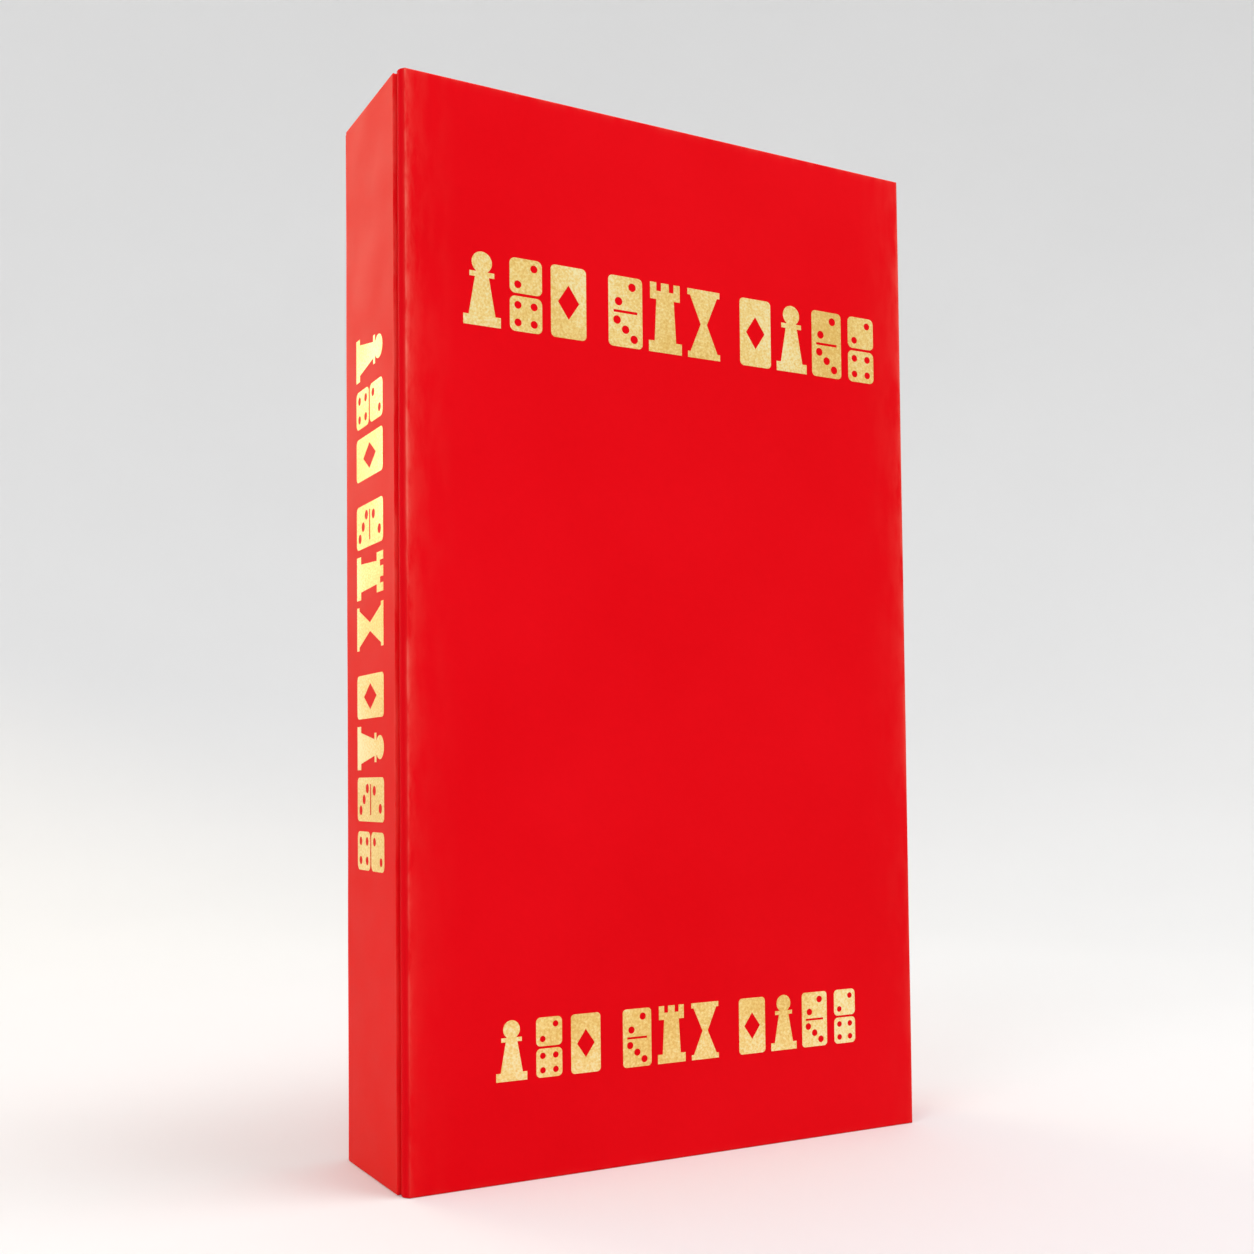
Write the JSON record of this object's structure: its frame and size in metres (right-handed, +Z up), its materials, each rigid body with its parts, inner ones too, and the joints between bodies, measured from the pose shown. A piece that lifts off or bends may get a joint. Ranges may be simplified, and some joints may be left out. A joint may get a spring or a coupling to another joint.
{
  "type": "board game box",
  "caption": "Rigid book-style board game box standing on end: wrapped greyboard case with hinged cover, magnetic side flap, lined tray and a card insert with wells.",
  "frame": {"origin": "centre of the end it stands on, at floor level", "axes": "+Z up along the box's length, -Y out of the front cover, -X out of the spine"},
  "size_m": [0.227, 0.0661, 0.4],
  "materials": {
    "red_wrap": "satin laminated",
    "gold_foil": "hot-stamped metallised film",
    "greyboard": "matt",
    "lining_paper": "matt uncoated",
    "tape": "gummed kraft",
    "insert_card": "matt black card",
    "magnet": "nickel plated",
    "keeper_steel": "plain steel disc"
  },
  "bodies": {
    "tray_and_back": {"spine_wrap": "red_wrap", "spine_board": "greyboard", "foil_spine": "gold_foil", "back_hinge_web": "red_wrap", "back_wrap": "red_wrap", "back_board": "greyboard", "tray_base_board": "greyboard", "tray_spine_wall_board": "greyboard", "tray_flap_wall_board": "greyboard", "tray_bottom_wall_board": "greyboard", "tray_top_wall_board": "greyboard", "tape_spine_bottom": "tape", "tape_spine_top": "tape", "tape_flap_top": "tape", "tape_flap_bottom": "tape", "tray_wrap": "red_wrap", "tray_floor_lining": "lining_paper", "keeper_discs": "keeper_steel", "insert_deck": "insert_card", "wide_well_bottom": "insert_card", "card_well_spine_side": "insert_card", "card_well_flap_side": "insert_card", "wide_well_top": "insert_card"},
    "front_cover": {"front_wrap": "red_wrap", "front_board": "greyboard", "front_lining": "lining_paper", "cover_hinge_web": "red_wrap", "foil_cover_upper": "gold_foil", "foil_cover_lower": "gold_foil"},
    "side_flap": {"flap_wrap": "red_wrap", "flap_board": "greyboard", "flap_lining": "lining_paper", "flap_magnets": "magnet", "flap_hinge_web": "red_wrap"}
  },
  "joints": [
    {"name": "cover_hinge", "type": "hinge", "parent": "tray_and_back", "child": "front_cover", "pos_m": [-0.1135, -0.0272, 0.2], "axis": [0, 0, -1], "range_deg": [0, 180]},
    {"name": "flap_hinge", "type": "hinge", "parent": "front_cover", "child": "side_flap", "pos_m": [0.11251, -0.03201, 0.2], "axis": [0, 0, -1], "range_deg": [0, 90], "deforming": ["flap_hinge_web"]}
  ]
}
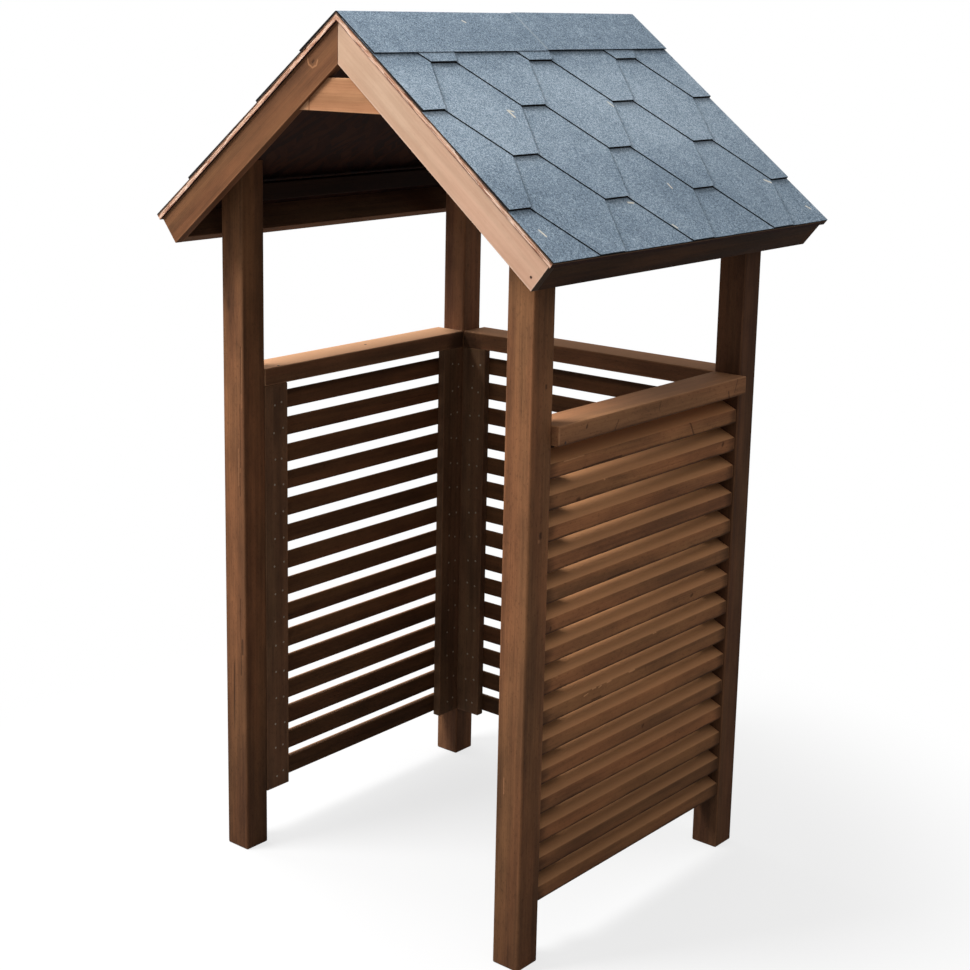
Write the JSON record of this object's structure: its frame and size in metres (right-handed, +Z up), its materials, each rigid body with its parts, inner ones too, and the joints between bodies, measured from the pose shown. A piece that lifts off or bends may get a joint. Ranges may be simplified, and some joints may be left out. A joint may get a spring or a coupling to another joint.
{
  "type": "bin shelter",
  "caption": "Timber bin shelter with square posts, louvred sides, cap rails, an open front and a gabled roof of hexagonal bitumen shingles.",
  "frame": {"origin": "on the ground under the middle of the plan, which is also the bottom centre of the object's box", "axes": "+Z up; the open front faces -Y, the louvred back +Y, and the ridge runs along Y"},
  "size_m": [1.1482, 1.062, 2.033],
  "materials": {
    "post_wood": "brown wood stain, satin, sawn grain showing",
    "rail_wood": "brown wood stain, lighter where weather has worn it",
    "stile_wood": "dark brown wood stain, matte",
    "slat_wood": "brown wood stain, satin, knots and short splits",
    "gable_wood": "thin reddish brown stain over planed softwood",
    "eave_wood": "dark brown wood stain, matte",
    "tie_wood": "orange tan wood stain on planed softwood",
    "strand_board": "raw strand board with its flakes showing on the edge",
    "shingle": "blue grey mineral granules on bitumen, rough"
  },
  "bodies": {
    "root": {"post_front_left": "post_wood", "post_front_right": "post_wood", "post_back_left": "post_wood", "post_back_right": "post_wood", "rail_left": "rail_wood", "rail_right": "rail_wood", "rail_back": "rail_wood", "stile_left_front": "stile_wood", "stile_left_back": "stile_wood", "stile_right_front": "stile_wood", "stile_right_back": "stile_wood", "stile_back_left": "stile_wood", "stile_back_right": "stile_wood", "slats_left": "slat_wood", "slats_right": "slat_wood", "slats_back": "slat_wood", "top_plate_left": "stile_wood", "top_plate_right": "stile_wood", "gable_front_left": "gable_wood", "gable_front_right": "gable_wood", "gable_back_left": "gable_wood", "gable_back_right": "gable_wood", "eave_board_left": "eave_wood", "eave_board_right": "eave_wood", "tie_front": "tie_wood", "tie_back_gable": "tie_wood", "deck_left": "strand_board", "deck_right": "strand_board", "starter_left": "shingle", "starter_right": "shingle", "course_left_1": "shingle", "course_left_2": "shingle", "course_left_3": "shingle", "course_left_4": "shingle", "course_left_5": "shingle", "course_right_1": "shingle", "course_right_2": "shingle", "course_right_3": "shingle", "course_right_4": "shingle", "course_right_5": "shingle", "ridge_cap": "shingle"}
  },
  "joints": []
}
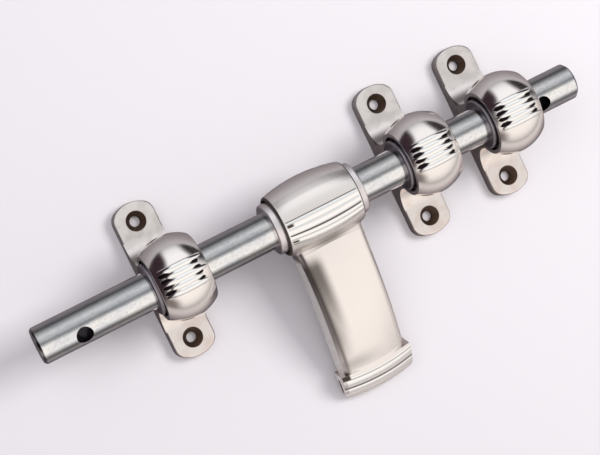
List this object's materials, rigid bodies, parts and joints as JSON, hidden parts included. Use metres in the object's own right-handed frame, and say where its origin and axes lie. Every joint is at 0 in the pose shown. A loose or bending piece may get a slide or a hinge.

━━━

Brief: All of the entries must be written out exactly as they stand.

The completed task:
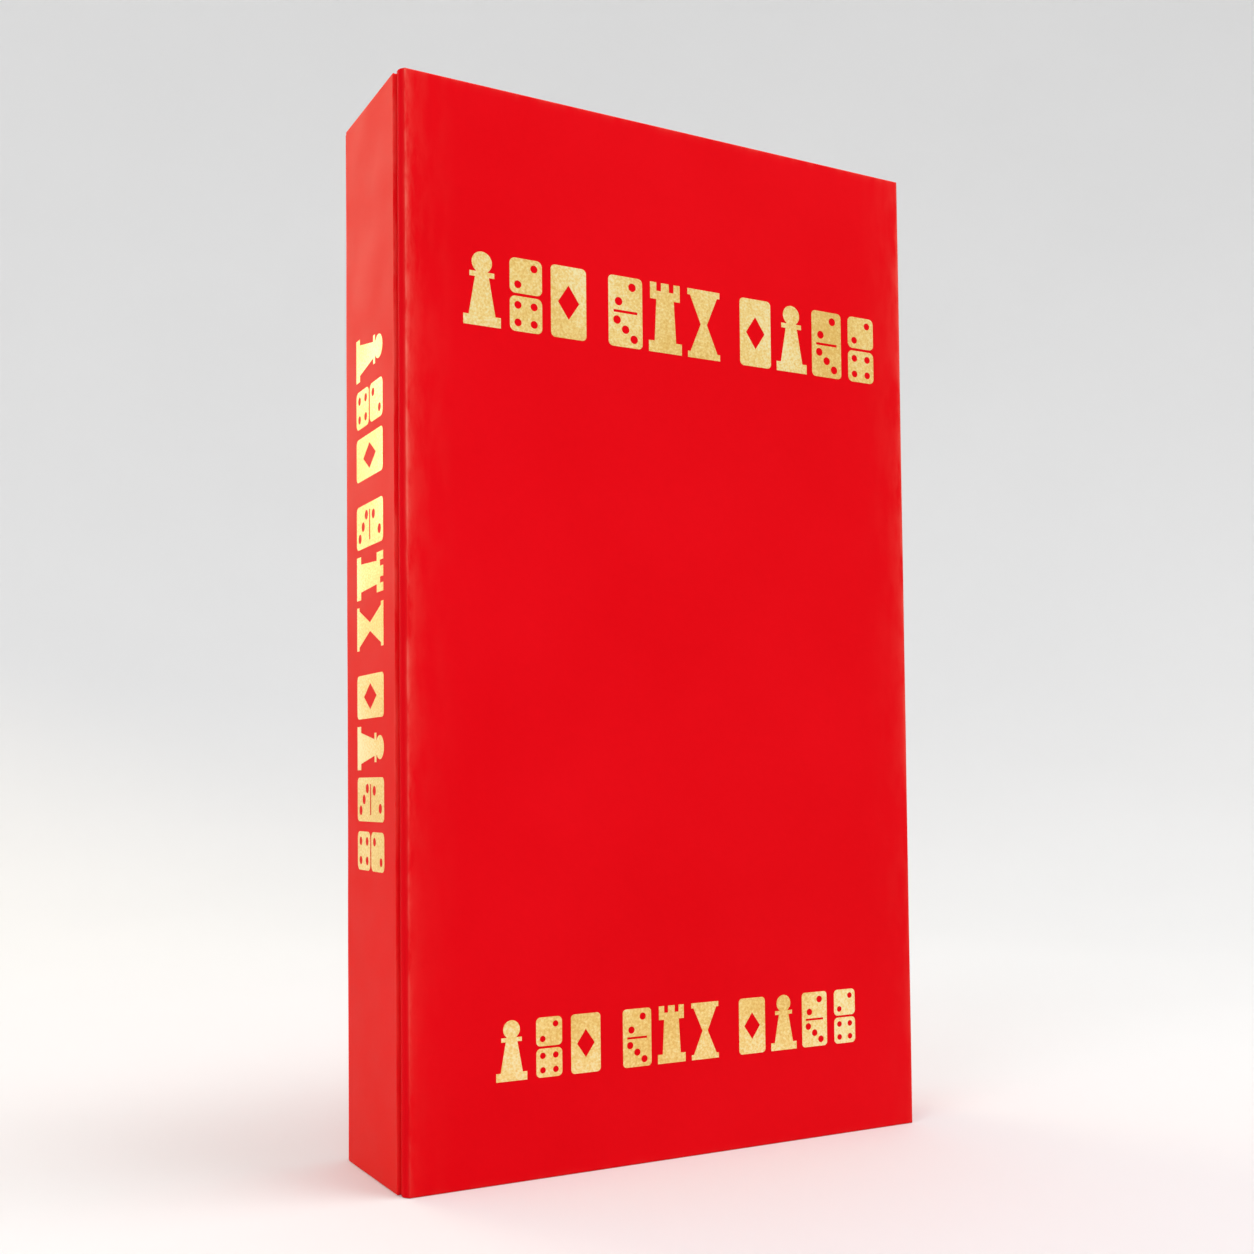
Write the JSON record of this object's structure: its frame and size in metres (right-handed, +Z up), its materials, each rigid body with its parts, inner ones too, and the joints between bodies, measured from the pose shown. A piece that lifts off or bends may get a joint. Ranges may be simplified, and some joints may be left out. A joint may get a spring or a coupling to another joint.
{
  "type": "board game box",
  "caption": "Rigid book-style board game box standing on end: wrapped greyboard case with hinged cover, magnetic side flap, lined tray and a card insert with wells.",
  "frame": {"origin": "centre of the end it stands on, at floor level", "axes": "+Z up along the box's length, -Y out of the front cover, -X out of the spine"},
  "size_m": [0.227, 0.0661, 0.4],
  "materials": {
    "red_wrap": "satin laminated",
    "gold_foil": "hot-stamped metallised film",
    "greyboard": "matt",
    "lining_paper": "matt uncoated",
    "tape": "gummed kraft",
    "insert_card": "matt black card",
    "magnet": "nickel plated",
    "keeper_steel": "plain steel disc"
  },
  "bodies": {
    "tray_and_back": {"spine_wrap": "red_wrap", "spine_board": "greyboard", "foil_spine": "gold_foil", "back_hinge_web": "red_wrap", "back_wrap": "red_wrap", "back_board": "greyboard", "tray_base_board": "greyboard", "tray_spine_wall_board": "greyboard", "tray_flap_wall_board": "greyboard", "tray_bottom_wall_board": "greyboard", "tray_top_wall_board": "greyboard", "tape_spine_bottom": "tape", "tape_spine_top": "tape", "tape_flap_top": "tape", "tape_flap_bottom": "tape", "tray_wrap": "red_wrap", "tray_floor_lining": "lining_paper", "keeper_discs": "keeper_steel", "insert_deck": "insert_card", "wide_well_bottom": "insert_card", "card_well_spine_side": "insert_card", "card_well_flap_side": "insert_card", "wide_well_top": "insert_card"},
    "front_cover": {"front_wrap": "red_wrap", "front_board": "greyboard", "front_lining": "lining_paper", "cover_hinge_web": "red_wrap", "foil_cover_upper": "gold_foil", "foil_cover_lower": "gold_foil"},
    "side_flap": {"flap_wrap": "red_wrap", "flap_board": "greyboard", "flap_lining": "lining_paper", "flap_magnets": "magnet", "flap_hinge_web": "red_wrap"}
  },
  "joints": [
    {"name": "cover_hinge", "type": "hinge", "parent": "tray_and_back", "child": "front_cover", "pos_m": [-0.1135, -0.0272, 0.2], "axis": [0, 0, -1], "range_deg": [0, 180]},
    {"name": "flap_hinge", "type": "hinge", "parent": "front_cover", "child": "side_flap", "pos_m": [0.11251, -0.03201, 0.2], "axis": [0, 0, -1], "range_deg": [0, 90], "deforming": ["flap_hinge_web"]}
  ]
}
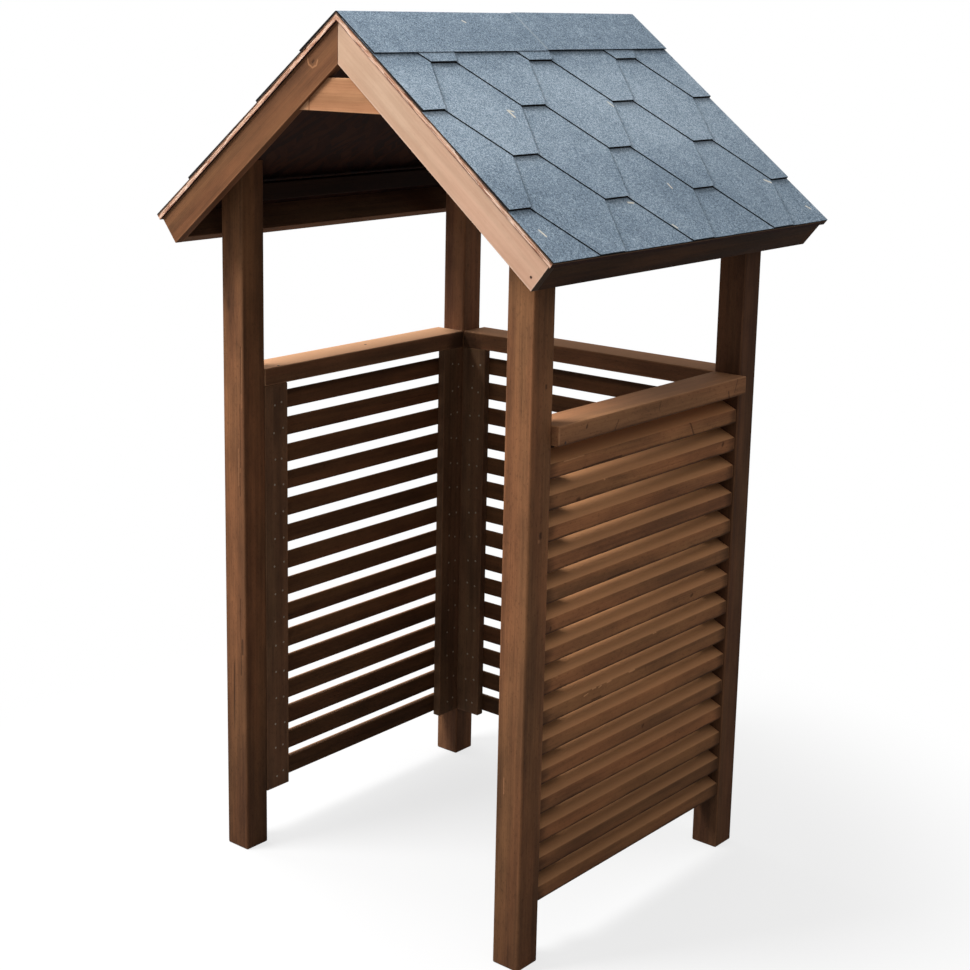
Write the JSON record of this object's structure: its frame and size in metres (right-handed, +Z up), its materials, each rigid body with its parts, inner ones too, and the joints between bodies, measured from the pose shown. A piece that lifts off or bends may get a joint. Ranges may be simplified, and some joints may be left out. A joint may get a spring or a coupling to another joint.
{
  "type": "bin shelter",
  "caption": "Timber bin shelter with square posts, louvred sides, cap rails, an open front and a gabled roof of hexagonal bitumen shingles.",
  "frame": {"origin": "on the ground under the middle of the plan, which is also the bottom centre of the object's box", "axes": "+Z up; the open front faces -Y, the louvred back +Y, and the ridge runs along Y"},
  "size_m": [1.1482, 1.062, 2.033],
  "materials": {
    "post_wood": "brown wood stain, satin, sawn grain showing",
    "rail_wood": "brown wood stain, lighter where weather has worn it",
    "stile_wood": "dark brown wood stain, matte",
    "slat_wood": "brown wood stain, satin, knots and short splits",
    "gable_wood": "thin reddish brown stain over planed softwood",
    "eave_wood": "dark brown wood stain, matte",
    "tie_wood": "orange tan wood stain on planed softwood",
    "strand_board": "raw strand board with its flakes showing on the edge",
    "shingle": "blue grey mineral granules on bitumen, rough"
  },
  "bodies": {
    "root": {"post_front_left": "post_wood", "post_front_right": "post_wood", "post_back_left": "post_wood", "post_back_right": "post_wood", "rail_left": "rail_wood", "rail_right": "rail_wood", "rail_back": "rail_wood", "stile_left_front": "stile_wood", "stile_left_back": "stile_wood", "stile_right_front": "stile_wood", "stile_right_back": "stile_wood", "stile_back_left": "stile_wood", "stile_back_right": "stile_wood", "slats_left": "slat_wood", "slats_right": "slat_wood", "slats_back": "slat_wood", "top_plate_left": "stile_wood", "top_plate_right": "stile_wood", "gable_front_left": "gable_wood", "gable_front_right": "gable_wood", "gable_back_left": "gable_wood", "gable_back_right": "gable_wood", "eave_board_left": "eave_wood", "eave_board_right": "eave_wood", "tie_front": "tie_wood", "tie_back_gable": "tie_wood", "deck_left": "strand_board", "deck_right": "strand_board", "starter_left": "shingle", "starter_right": "shingle", "course_left_1": "shingle", "course_left_2": "shingle", "course_left_3": "shingle", "course_left_4": "shingle", "course_left_5": "shingle", "course_right_1": "shingle", "course_right_2": "shingle", "course_right_3": "shingle", "course_right_4": "shingle", "course_right_5": "shingle", "ridge_cap": "shingle"}
  },
  "joints": []
}
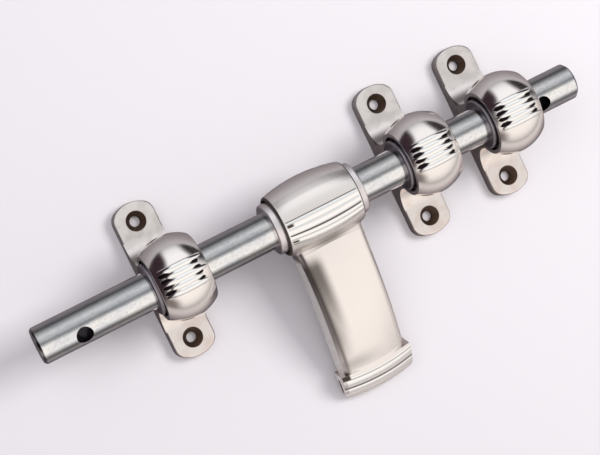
List this object's materials, rigid bodies, parts and joints as JSON, hidden parts included. Use metres in the object's own right-handed frame, and say where its origin and axes lie. Every joint is at 0 in the pose shown. A loose or bending piece may get a slide or a hinge.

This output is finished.